Repeat every line, exactly, from the very first through the one where "return (channel(red), channel(green), channel(blue), 1.0)" appears. Add nothing else.

────────────────────────────────────────

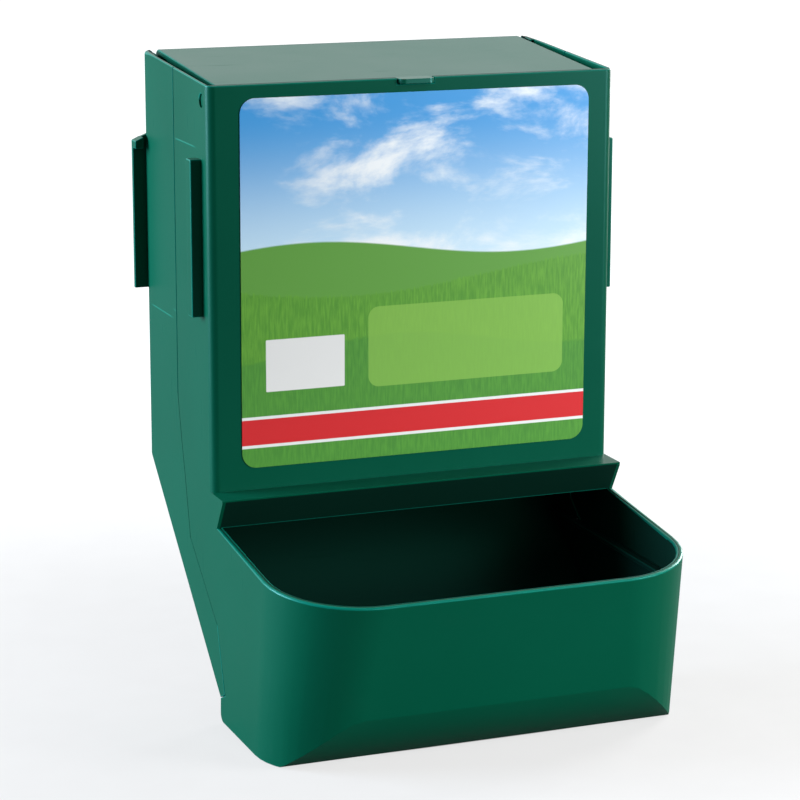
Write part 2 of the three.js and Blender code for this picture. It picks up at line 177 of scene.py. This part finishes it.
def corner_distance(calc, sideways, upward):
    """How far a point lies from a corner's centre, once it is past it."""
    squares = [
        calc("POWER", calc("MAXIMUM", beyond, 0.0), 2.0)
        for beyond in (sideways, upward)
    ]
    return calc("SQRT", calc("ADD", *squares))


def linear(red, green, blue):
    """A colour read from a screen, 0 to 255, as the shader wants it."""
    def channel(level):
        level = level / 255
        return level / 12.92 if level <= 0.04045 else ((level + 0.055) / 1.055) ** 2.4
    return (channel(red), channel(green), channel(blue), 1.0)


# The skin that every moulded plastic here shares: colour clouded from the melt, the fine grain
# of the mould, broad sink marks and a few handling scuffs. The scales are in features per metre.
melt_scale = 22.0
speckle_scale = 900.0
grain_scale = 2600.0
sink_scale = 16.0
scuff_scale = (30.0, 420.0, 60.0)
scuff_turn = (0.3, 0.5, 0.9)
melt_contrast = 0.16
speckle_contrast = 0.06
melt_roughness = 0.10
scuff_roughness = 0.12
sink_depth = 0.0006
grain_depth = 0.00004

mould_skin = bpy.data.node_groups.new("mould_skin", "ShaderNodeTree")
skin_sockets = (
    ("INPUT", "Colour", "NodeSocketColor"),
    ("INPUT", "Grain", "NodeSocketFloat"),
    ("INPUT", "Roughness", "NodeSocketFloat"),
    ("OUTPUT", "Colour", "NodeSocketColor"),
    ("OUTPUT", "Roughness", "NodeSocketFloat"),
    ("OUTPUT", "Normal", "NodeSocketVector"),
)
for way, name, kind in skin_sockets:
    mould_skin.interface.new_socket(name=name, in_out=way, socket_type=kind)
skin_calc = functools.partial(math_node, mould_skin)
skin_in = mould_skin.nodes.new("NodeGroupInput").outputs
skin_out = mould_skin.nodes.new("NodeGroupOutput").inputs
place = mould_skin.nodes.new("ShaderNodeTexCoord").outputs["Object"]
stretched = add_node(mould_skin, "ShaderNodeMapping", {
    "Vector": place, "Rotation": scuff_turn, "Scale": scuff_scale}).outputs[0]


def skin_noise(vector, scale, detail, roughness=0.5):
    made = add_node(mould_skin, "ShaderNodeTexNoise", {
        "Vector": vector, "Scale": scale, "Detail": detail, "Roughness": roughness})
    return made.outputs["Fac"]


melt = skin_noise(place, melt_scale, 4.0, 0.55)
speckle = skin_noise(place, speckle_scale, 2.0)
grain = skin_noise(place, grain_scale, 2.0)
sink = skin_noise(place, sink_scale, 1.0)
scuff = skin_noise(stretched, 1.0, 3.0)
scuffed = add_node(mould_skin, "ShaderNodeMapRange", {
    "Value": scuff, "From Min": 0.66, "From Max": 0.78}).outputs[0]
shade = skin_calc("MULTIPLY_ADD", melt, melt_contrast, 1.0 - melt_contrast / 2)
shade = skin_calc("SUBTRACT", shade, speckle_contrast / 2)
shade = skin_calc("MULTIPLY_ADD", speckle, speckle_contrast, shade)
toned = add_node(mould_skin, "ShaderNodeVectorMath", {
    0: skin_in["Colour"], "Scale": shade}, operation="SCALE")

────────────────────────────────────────

-- Written answer --
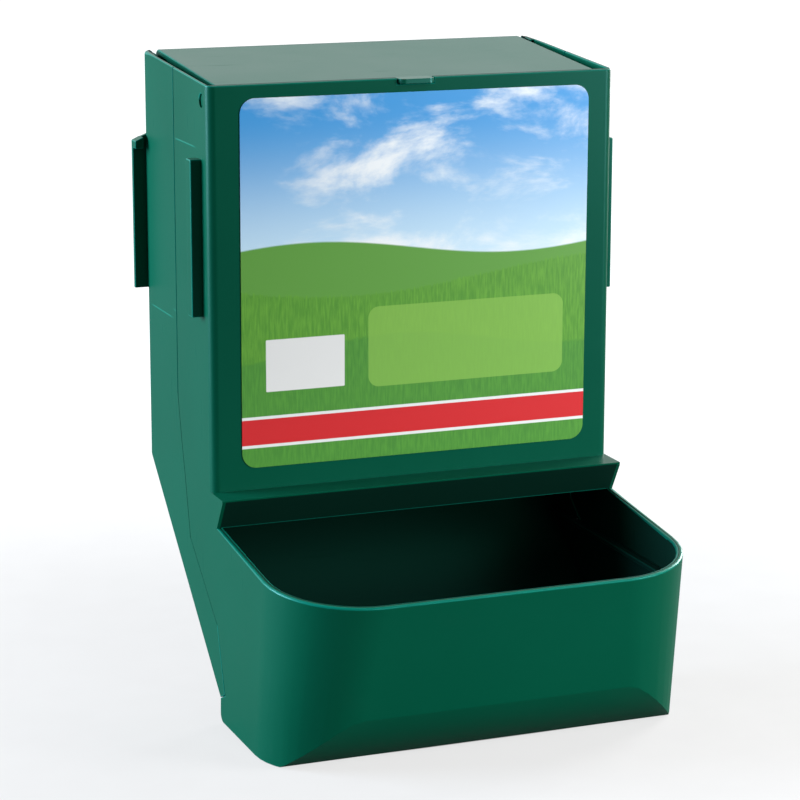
Write part 2 of the three.js and Blender code for this picture. It picks up at line 177 of scene.py. This part finishes it.
def corner_distance(calc, sideways, upward):
    """How far a point lies from a corner's centre, once it is past it."""
    squares = [
        calc("POWER", calc("MAXIMUM", beyond, 0.0), 2.0)
        for beyond in (sideways, upward)
    ]
    return calc("SQRT", calc("ADD", *squares))


def linear(red, green, blue):
    """A colour read from a screen, 0 to 255, as the shader wants it."""
    def channel(level):
        level = level / 255
        return level / 12.92 if level <= 0.04045 else ((level + 0.055) / 1.055) ** 2.4
    return (channel(red), channel(green), channel(blue), 1.0)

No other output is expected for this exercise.